Look for the word "from" in each line and report the count of matching lines, with nothing added.

SOURCE DATA

--

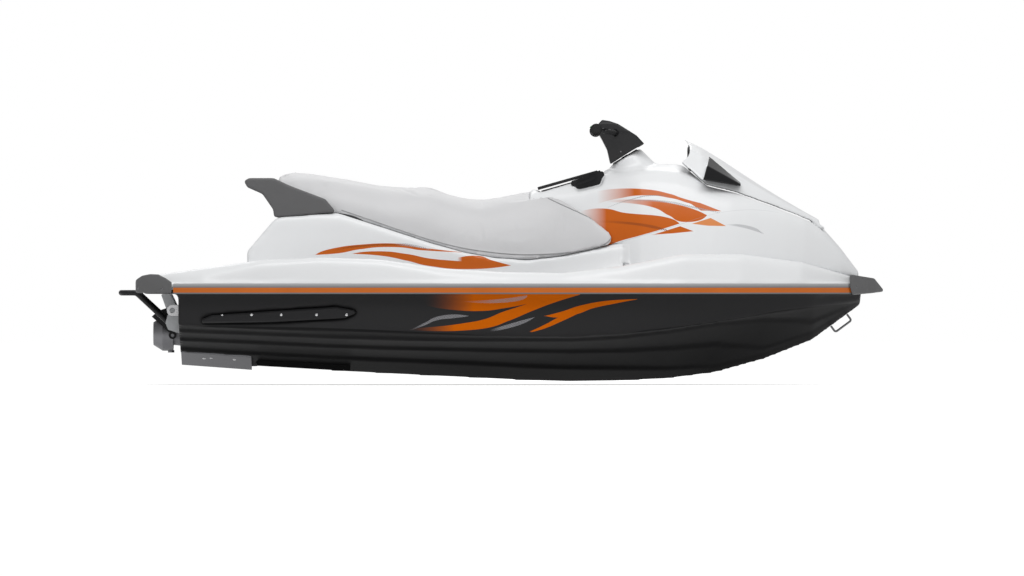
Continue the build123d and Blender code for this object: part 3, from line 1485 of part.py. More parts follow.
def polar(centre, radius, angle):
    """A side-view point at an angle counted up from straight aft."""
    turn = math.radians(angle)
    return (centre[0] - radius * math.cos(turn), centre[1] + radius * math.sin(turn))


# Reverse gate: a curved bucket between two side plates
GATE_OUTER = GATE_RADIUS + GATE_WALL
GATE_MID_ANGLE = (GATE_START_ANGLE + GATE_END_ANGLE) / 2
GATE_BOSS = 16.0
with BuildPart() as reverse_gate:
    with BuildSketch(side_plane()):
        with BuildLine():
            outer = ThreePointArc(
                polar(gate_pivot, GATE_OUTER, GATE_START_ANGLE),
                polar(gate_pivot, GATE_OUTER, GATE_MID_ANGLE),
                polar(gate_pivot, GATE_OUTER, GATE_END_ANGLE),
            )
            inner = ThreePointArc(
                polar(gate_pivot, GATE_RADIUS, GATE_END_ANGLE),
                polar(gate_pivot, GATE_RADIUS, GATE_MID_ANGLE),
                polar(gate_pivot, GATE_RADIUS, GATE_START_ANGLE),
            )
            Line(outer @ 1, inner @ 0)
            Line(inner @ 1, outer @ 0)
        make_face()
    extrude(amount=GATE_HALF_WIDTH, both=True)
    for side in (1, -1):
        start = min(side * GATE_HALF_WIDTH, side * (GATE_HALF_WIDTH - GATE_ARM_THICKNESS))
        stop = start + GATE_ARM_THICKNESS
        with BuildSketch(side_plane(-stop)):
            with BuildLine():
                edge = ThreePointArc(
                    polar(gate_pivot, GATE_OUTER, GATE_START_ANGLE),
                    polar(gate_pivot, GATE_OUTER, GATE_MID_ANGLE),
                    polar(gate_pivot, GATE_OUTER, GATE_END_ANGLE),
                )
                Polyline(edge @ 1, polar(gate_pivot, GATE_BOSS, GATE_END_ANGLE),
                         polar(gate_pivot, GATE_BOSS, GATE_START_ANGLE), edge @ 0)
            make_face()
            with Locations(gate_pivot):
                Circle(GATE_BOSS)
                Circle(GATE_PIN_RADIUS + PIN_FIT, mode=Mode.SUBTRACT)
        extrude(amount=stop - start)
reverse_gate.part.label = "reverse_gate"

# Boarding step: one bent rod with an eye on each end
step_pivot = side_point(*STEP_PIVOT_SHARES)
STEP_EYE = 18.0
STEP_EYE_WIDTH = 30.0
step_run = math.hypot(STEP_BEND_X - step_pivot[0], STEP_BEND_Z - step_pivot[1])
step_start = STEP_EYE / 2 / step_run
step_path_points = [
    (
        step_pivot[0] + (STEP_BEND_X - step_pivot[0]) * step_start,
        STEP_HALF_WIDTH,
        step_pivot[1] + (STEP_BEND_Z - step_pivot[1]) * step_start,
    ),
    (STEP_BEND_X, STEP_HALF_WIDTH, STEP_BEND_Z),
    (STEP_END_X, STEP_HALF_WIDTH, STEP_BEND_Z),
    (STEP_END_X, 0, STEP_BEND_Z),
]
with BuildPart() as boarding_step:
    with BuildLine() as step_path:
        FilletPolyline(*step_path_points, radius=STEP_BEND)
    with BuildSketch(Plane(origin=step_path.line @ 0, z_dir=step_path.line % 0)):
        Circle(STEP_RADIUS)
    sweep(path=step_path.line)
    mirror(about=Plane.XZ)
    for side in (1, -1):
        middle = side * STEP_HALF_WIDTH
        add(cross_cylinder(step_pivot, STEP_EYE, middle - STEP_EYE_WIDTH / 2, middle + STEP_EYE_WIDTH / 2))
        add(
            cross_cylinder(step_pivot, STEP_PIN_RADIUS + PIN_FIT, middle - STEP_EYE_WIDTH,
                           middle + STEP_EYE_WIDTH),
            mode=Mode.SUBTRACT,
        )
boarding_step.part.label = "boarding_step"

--

IN RESPONSE
2